К семидесяти годам Глазунов предстал, без преувеличения, фигурой XX века. Доказал всем, что художник в России – больше, чем художник. Иначе не было бы в Москве музея в Царицыне, академии на Мясницкой. В 65 лет юбилейный ужин, с описания которого я начал книгу, устроил в служебной столовой администрации президента на Старой площади. Спустя пять лет позвал в большой зал под стеклянным куполом «Метрополя».
В том году из Италии прибыл тираж альбома с неизменным названием «Илья Глазунов». На 500 страницах форматом 70 × 90/4 поместилось 600 репродукций. В типографии насчитали 138 условных печатных листов.
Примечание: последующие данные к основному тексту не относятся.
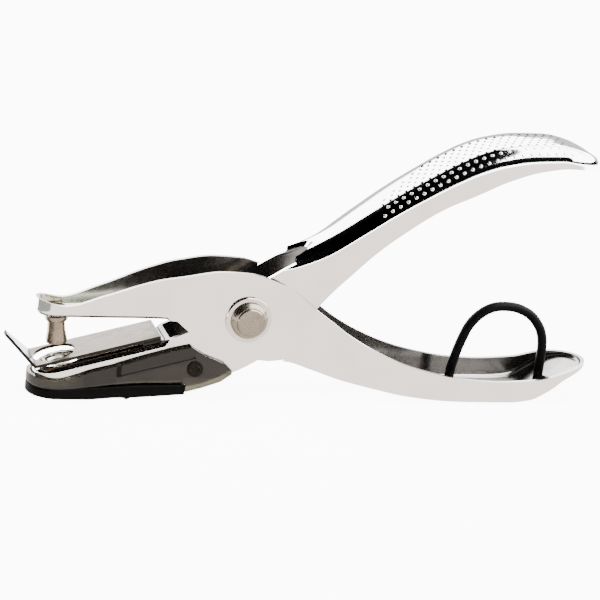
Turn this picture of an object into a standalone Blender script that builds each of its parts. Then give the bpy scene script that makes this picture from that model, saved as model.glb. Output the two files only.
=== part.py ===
"""Single hole punch of the plier kind: two pressed sheet levers crossed on one rivet.

The outer lever carries the punch pin at its nose and is the lower handle behind the pivot.  The inner
lever carries the die, the stripper strip and the chip tray at its nose and is the upper handle.  A torsion
spring on the pivot holds the jaws open.  Shapes are laid out from the pivot: +X to the handles, +Y across,
+Z up.
"""

import math

import bmesh
import bpy
import numpy as np
from mathutils import Matrix, Vector

MM = 0.001

# Sheet, fits and facets
SHEET = 1.0 * MM
SEAT_GAP = 0.2 * MM
RUN_GAP = 0.1 * MM
SIDE_GAP = 0.15 * MM
OVERRUN = 5.0 * MM
WELD = 0.001 * MM
ROUND_STEPS = 32
SMALL_STEPS = 20
SMOOTH_ANGLE = math.radians(35)
NOSE_STEPS = 6
MARK_CLEARING = 3
CORNER_ARCS = 4
CORNER_SHARE = 0.8
SHELL_STEPS = 34
TRAY_STEPS = 14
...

В муаровой обложке, отпечатанный на двух языках на мелованной бумаге плотностью 170 грамм, весил полиграфический шедевр в футляре 8 килограммов 200 граммов.
Оплатила альбом фирма во главе с Виктором Столповских, преобразившим дворцы в Кремле. Монография принадлежала искусствоведу Ивану Грабарю, потомку известного художника и знатока искусства Игоря Грабаря, посетившего первую выставку молодого художника в Москве, но не сдержашего данного обещания написать о ней.
Автор текста альбома, живущий в Париже, не обратил внимания на то, что пишут его коллеги в Москве. Открытым текстом довел до сведения читателей, пренебрегая академической сдержанностью: «Вот уже более сорока лет великий русский художник Илья Глазунов является властителем дум современников. Выражая самосознание русского народ, Глазунов всемирной отзывчивостью, по выражению Достоевского, принадлежит всему миру».
Другое высказывание хочу привести для тех, кто ничего другого, кроме идеологии, в картинах не видит:
«Дар художника-колориста превращает каждую работу в неожиданную радость для зрителя, и кажется, что этой радости удивления нет конца».
Такое не часто приходилось читать о себе автору альбома. О нем и после создания академии, где учится 450 студентов, куда принимают по таланту, не за деньги, все еще пишут: «Обществу больше не требуется художник, который больше, чем художник… Люди жаждут зрелищ. От идеологии и устрашающих проповедей они устали…»
Но разве перформансы и инсталляции концептуалистов не пронизаны идеологией? Только иная она, чем у Глазунова.
Реставраторы наконец сделали свое дело, вернули былой блеск и красоту зданию Василия Баженова на Мясницкой. Ректор академии ходил сияющий и показывал гостям колоннаду парадного вестибюля. К потолку подвесили люстру с двуглавыми орлами и колесницами, выполненную по образу той, что украшает дворец Меншикова. Поражал читальный зал библиотеки. Двухэтажные книжные шкафы, витые лестницы, перила из дуба, а не из осины, как хотели архитекторы. Она копировала библиотеку императорской академии в Санкт-Петербурге.
В этом храме искусств Илья Глазунов принял старого друга маркиза Самаранча, бывшего посла Испании в СССР, президента Международного Олимпийского комитета, благодаря которому прошла Олимпиада в Москве.
У него отношение к России сформировалось под воздействием Ильи Глазунова.
– Когда речь идет о Глазунове, я ничему не удивляюсь. Мы знакомы давно, и у Ильи я всегда чувствую себя как дома. Считаю его великим художником, прекрасным человеком и патриотом России. И всегда останусь другом Москвы, Глазунова и России.
Долго ждал Глазунов превращения руин в здание картинной галереи. Решение правительства Москвы 1999 года не было исполнено. Некая фирма, успевшая в начале обвальной приватизации прибрать три строения на Арбате, 44, к рукам, оспорила решение в суде и выиграла дело. Взамен нашлось обветшавшее здание на Волхонке, 13, где обитал при советской власти Дом культуры строителей напротив известного музея изобразительных искусств. Естественно, у прессы появился повод противопоставить федеральный музей, картины умерших классиков муниципальной галерее и картинам здравствовавшего художника. На голову без вины виноватого снова полились потоки грязи, как будто из-за него национальный музей в состоянии показать народу всего один процент своих картин и статуй, а 99 процентов собрания держит взаперти.
Много нервов потрачено было на то, чтобы началась реконструкция. Адепты концептуализма нашли в законодательном собрании поддержку в лице «правых сил». В юбилейном году в качестве подарка Московская дума преподнесла художнику отказ в финансировании. Понадобился год, помощь мэра Москвы, чтобы строители вернулись. Вот тогда прозвучал публично вопрос:
– Почему Глазунов должен быть в привилегированном положении? Ведь Павел Третьяков, например, создавал галерею на свои, а не на государственные деньги.
Но Третьяков не писал картин, он их покупал, был фабрикантом и миллионером, получал прибыль и тратил ее на искусство.